_Data segment_.
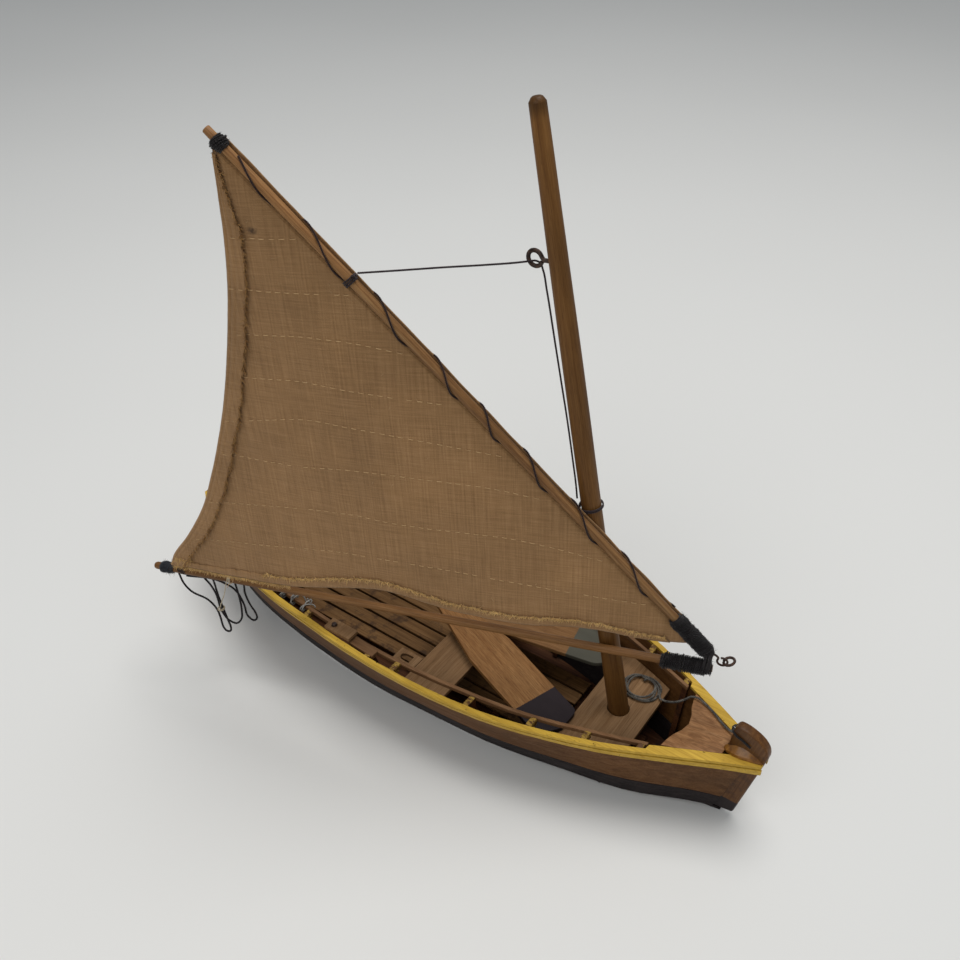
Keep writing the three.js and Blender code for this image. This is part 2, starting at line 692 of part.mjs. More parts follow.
// Small blocks under the chines that keep the hull upright on its keel.
const REST_OUTLINE = [[95.5, 17], [100.5, 17], [100.5, 20.6], [95.5, 20.6]];
const REST_HEIGHT = 2.6;

function bilgeRest(side) {
  return plate(REST_OUTLINE.map(([x, y]) => [x, side * y]), REST_HEIGHT, 0);
}

const FLOOR_TIMBER_X = [-90, 40];
const FLOOR_TIMBER_HALF = 22;
const FLOOR_TIMBER_Z = 5;

function floorTimber(x) {
  const half = FLOOR_TIMBER_HALF;
  return plate([[x - 2, -half], [x + 2, -half], [x + 2, half], [x - 2, half]], 4.8, FLOOR_TIMBER_Z);
}

const SLAT_AFT = -122;
const SLAT_FORWARD = 70;

function floorSlat(k) {
  const y = (k - 2) * SLAT_PITCH;
  const half = SLAT_WIDTH / 2;
  const outline = [[SLAT_AFT, y - half], [SLAT_FORWARD, y - half], [SLAT_FORWARD, y + half],
    [SLAT_AFT, y + half]];
  return plate(outline, SLAT_THICK, SLAT_TOP - SLAT_THICK);
}

// ---- assembly: hull ----
add('keel', keel(), WOOD_BLACK);
add('stem_post', stemPost(), WOOD_DARK);
add('transom', transom(), WOOD_DARK);
add('bottom_panel', bottomPanel(), WOOD_BLACK);
SIDES.forEach(([name, side]) => {
  const underCap = (x) => sheer(x) - CAP_THICK - GAP;
  add(`lower_plank_${name}`, sidePlank(side, chineZ, () => WALE_Z - GAP / 2), WOOD_BLACK);
  add(`upper_plank_${name}`, sidePlank(side, () => WALE_Z + GAP / 2, underCap), WOOD_DARK);
  add(`rub_strake_${name}`, rubStrake(side), PAINT_YELLOW);
  add(`gunwale_cap_${name}`, gunwaleCap(side), PAINT_YELLOW);
  add(`inwale_${name}`, inwale(side), WOOD_DARK);
  RIB_X.forEach((x, i) => add(`rib_${i + 1}_${name}`, rib(side, x), WOOD_DARK));
  add(`rowlock_block_${name}`, rowlockBlock(side), WOOD_DARK);
  add(`thole_pin_${name}`, tholePin(side), IRON);
  add(`thwart_bracket_${name}`, thwartBracket(side), WOOD_LIGHT);
  add(`bilge_rest_${name}`, bilgeRest(side), WOOD_BLACK);
});
add('aft_thwart', thwart(-128, -106), WOOD_LIGHT);
add('middle_thwart', thwart(1.2, 24), WOOD_LIGHT);
add('mast_thwart', cut(thwart(80.5, 110.9), mastClearance(10, 45)), WOOD_LIGHT);
add('mast_step', mastStep(), WOOD_DARK);
add('foredeck', foredeck(), WOOD_DECK);
FLOOR_TIMBER_X.forEach((x, i) => add(`floor_timber_${i + 1}`, floorTimber(x), WOOD_DARK));
for (let k = 0; k < 5; k += 1) {
  add(`floor_slat_${k + 1}`, floorSlat(k), WOOD_DARK);
}
const bluntTip = [[20.5, 0], [19.6, 3.3], [17.4, 10.4], [15.6, 12]];
const roundTip = [[25.5, 0], [24, 4], [20, 9], [15.6, 12]];
placeBoard(add('leeboard_starboard', leeboard(bluntTip, [[-66, 7], [-78, 5.2]]), WOOD_LIGHT),
  62, -21, 33.75, -19.27, 2.75);
placeBoard(add('leeboard_port', leeboard(roundTip, [[-58, 8.4], [-62.5, 7.4]]), WOOD_LIGHT),
  56.4, 24.2, THWART_TOP + GAP, 10.5, 0);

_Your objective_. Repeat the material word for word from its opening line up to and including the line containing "const FLOOR_TIMBER_Z = 5;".

_Solution to this problem_.
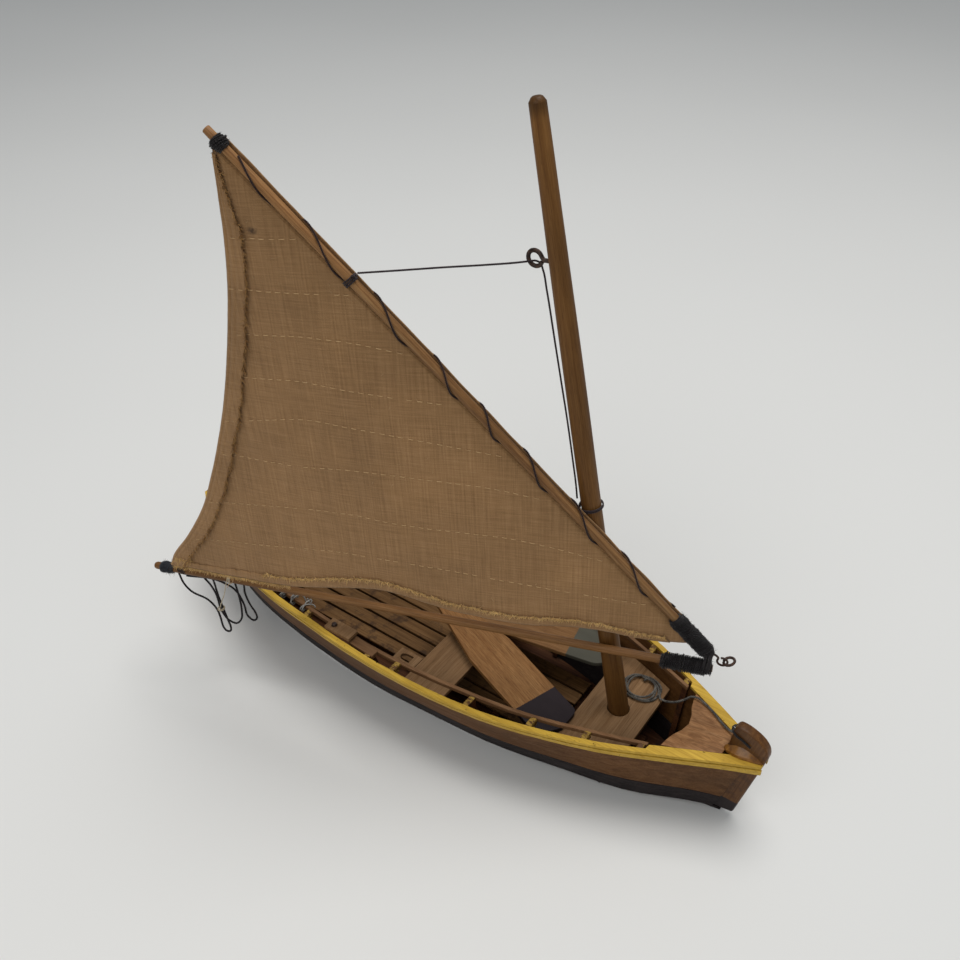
Keep writing the three.js and Blender code for this image. This is part 2, starting at line 692 of part.mjs. More parts follow.
// Small blocks under the chines that keep the hull upright on its keel.
const REST_OUTLINE = [[95.5, 17], [100.5, 17], [100.5, 20.6], [95.5, 20.6]];
const REST_HEIGHT = 2.6;

function bilgeRest(side) {
  return plate(REST_OUTLINE.map(([x, y]) => [x, side * y]), REST_HEIGHT, 0);
}

const FLOOR_TIMBER_X = [-90, 40];
const FLOOR_TIMBER_HALF = 22;
const FLOOR_TIMBER_Z = 5;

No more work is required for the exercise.